The interview was at the Fight Laugh Feast conference, held at the Ark Encounter, of course. If you’ve noticed that Ken Ham has become increasingly politically strident, this is where his heinous worldview is being fed, among a community of the most regressive, most hateful (but joyful about it) people in the country. They want to repeal the 19th amendment. It’s not just atheists and Jews and Muslims who will lose rights, they want to deny women any rights, while teaching that the world was created in six days.

Creation in six days. A gigantic floating zoo, with giraffes sticking their heads out the windows, burning bushes, talking donkeys, dragons, unicorns, resurrection from the dead, yeah, we believe all of it. We are not embarrassed by any of it, says Toby Sumpter.

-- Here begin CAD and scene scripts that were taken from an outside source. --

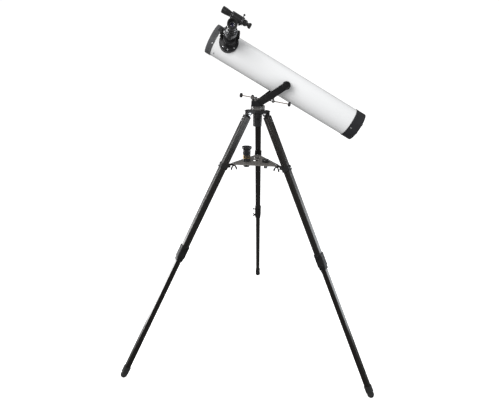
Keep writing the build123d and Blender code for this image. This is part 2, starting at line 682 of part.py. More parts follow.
# ---------------------------------------------------------------- files
def save_tripod():
    save("tripod_hub", tripod_hub())
    save("leg_pivot_bolts", as_group([leg_pivot_bolt(a) for a in LEG_AZIMUTHS.values()]))
    save("leg_top_brackets", as_group([leg_frame(a) * leg_top_bracket() for a in LEG_AZIMUTHS.values()]))
    knobs = []
    for name, azimuth in LEG_AZIMUTHS.items():
        frame = leg_frame(azimuth)
        side = LEG_SCREW_SIDE[name]
        save(f"upper_leg_{name}", frame * grooved_tube(UPPER_LEG, LEG_WALL, 5, 28, UPPER_END))
        save(f"lower_leg_{name}", frame * grooved_tube(LOWER_LEG, LEG_WALL, 4, LOWER_START, LOWER_END))
        save(f"knee_clamp_{name}", frame * knee_clamp(side))
        save(f"knee_screw_{name}", frame * knee_screw(side))
        save(f"rubber_foot_{name}", rubber_foot(azimuth))
        knobs.append(frame * stop_knob(side))
    save("knee_stop_knobs", as_group(knobs))
    save("tray_collars", as_group([tray_collar(a) for a in LEG_AZIMUTHS.values()]))
    save("tray_screws", as_group([tray_screw(a) for a in LEG_AZIMUTHS.values()]))
    save("accessory_tray", accessory_tray())
    save("barlow_lens", barlow())
    save("spare_eyepiece", spare_eyepiece())
    save("spare_barrel", spare_barrel())


def save_head():
    save("azimuth_head", azimuth_head())
    save("azimuth_lock_screw", azimuth_lock_screw())
    save("fork", fork())
    save("spindle_nut", spindle_nut())
    save("slow_motion_screw", slow_motion_screw())
    save("slow_motion_knobs", as_group(slow_motion_knobs()))
    save("slow_motion_nut", slow_motion_nut())
    save("slow_motion_post", slow_motion_post())
    save("bearing_thumb_nut", bearing_thumb_nut())
    save("slow_motion_bearing", slow_motion_bearing())


def save_tube():
    save("main_tube", TUBE * main_tube())
    save("front_ring", TUBE * front_ring())
    save("rear_cell", TUBE * rear_cell())
    save("mirror_cell", TUBE * mirror_cell())
    save("primary_mirror", TUBE * primary_mirror())
    save("mirror_clips", as_group([TUBE * mirror_clip(a) for a in (90, 210, 330)]))
    save("collimation_screws", as_group([TUBE * collimation_screw(a) for a in range(0, 360, 60)]))
    stations = (TUBE_FRONT + 22, TUBE_REAR - REAR_CELL + 14)
    save("ring_screws", as_group([TUBE * ring_screw(s, a) for s in stations for a in RING_SCREW_ANGLES]))
    save("spider", TUBE * spider())
    save("secondary_holder", TUBE * secondary_holder())
    save("secondary_mirror", TUBE * secondary_mirror())
    save("trunnions", as_group([TUBE * trunnion(side) for side in (-1, 1)]))
    for name, side in (("near", -1), ("far", 1)):
        save(f"altitude_knob_{name}", TUBE * altitude_knob(side))


def save_focuser():
    frame = TUBE * FOCUSER
    save("focuser_base", frame * focuser_base())
    save("drawtube", frame * drawtube())
    save("focus_shaft", frame * focus_shaft())
    save("focus_knobs", as_group([frame * k for k in focus_knobs()]))
    save("eyepiece_setscrews", as_group([frame * eyepiece_setscrew(a) for a in (175, 265)]))
    save("eyepiece", frame * eyepiece())
    save("eyecup", frame * eyecup())


def save_finder():
    frame = TUBE * FINDER
    save("finder_bracket", frame * finder_bracket())
    save("finder_tube", frame * finder_tube())
    save("finder_lenses", as_group([frame * finder_lens(-419, 12.9), frame * finder_lens(-284, 5.4)]))
    save("finder_screws", as_group([frame * finder_screw(a) for a in (0, 120, 240)]))


save_tripod()
save_head()
save_tube()
save_focuser()
save_finder()
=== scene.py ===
import json
import math

import bmesh
import bpy
from mathutils import Matrix, Vector


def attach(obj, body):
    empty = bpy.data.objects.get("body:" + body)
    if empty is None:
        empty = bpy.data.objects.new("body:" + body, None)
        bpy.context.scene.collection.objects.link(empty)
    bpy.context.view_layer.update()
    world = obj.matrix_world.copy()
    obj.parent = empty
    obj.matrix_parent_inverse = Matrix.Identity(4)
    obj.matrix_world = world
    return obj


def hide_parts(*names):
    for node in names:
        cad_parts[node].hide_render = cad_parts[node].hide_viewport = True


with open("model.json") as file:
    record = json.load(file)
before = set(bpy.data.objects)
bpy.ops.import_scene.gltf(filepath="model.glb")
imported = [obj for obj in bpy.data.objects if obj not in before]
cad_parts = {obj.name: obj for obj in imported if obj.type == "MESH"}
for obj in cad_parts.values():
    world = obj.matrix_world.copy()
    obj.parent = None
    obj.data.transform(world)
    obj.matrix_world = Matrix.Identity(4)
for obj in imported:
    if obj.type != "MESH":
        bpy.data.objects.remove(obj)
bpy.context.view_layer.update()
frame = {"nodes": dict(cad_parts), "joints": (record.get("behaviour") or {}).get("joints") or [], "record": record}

# Newtonian reflector on a fork and tripod: finishes, small parts, light and camera.
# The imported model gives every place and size; pieces are drawn in millimetres in the
# frame of the part they belong to, then scaled to metres.
MM = 0.001
NODES = frame["nodes"]
JOINTS = {joint["name"]: joint for joint in frame["joints"]}
SLOTS = {m["slot"]: m for m in frame["record"]["materials"]}
LEGS = ("left", "right", "rear")
LEG_ANGLES = (210, 330, 90)  # degrees from +X, seen from above, in the order of LEGS
RING_SCREW_ANGLES = (102, 222, 342)
WORLD_UP = Vector((0, 0, 1))
QUARTER_TURN = math.radians(90)


# ---------------------------------------------------------------- frames, all read from the model
def axis_of(joint):
    return Vector(JOINTS[joint]["axis"]).normalized()


def point_of(joint):
    return Vector(JOINTS[joint]["pos_m"])


def place(origin, z_axis, x_hint):
    """Millimetre frame at a point in metres, with Z along z_axis and X as near x_hint as it can be."""
    z = Vector(z_axis).normalized()
    x = (Vector(x_hint) - z * Vector(x_hint).dot(z)).normalized()
    turn = Matrix((x, z.cross(x), z)).transposed().to_4x4()
    return Matrix.Translation(origin) @ turn @ Matrix.Scale(MM, 4)


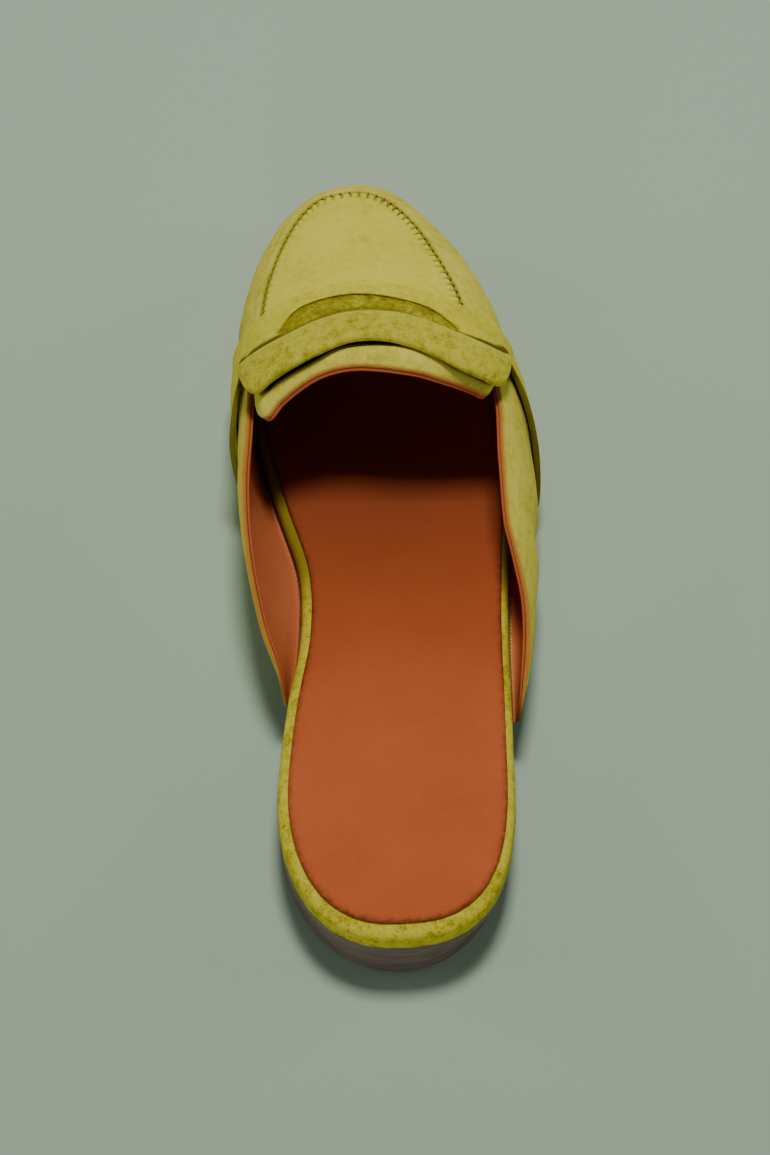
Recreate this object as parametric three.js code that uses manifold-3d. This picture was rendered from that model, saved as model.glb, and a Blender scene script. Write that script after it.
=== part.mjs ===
// A right-foot loafer mule: open heel, low block heel, moccasin vamp, saddle with a raised instep band.
// Millimetres. y runs from the heel, with the toe along +Y, the lateral (outer) side is +X and the floor is
// z = 0, until the last lines move the origin to the bottom centre of the finished shoe.
import * as THREE from 'three';
import { mergeVertices } from 'three/addons/utils/BufferGeometryUtils.js';
import Module from 'manifold-3d';

const wasm = await Module();
wasm.setup();

// ---- Driving dimensions ----
const FRONT = 250; // foremost point of the toe
const HEEL_BACK = -1.2; // rearmost point of the heel, so the shoe is 251 long, about a European 39
const WALL = 2.4; // suede 1.4 with a 1.0 leather lining
const GAP = 0.3; // left between pieces that touch
const SADDLE_THICK = 1.6;
const SADDLE_LIFT = 0.15; // keeps the saddle's flat facets off the upper's
const BAND_THICK = 2.6;
const TONGUE_THICK = 2.0;

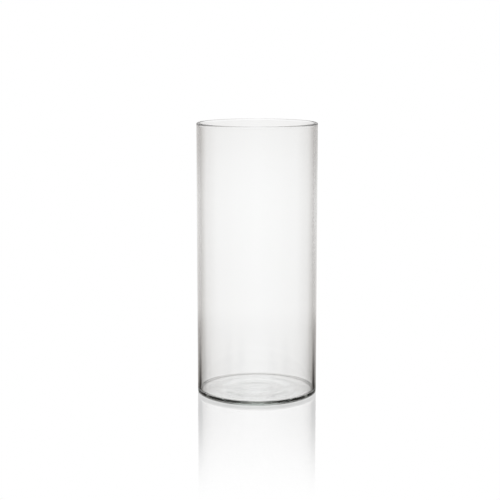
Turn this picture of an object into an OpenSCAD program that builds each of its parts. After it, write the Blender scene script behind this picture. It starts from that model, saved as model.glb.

They want total theocratic control, in the name of a gemisch of stupid religious myths. Another speaker, Stephen Wolfe, says Atheists would be less free, because you wouldn’t want an atheist to be in charge of an institution, they would be suppressed. Government institution or public school or even like you may not want your CEO of a business to be an atheist. We do this all the time with social dogma. If someone has a view that’s against social dogma, we tend to think that should be suppressed, often with social harms to that person. I think atheism should be one of those things.

Stephen Wolfe is the author of The Case for Christian Nationalism (it’s free on Kindle Unlimited. I guess I’m going to have to read it — know your enemy and all that.)

Yeah, the odious Doug Wilson was also at this conference.

If we have another Trump presidency, these are the people who would be running the government, you know. If you already have a nebulous dread of the consequences of Republican control, know this: it would be far, far worse than you dream.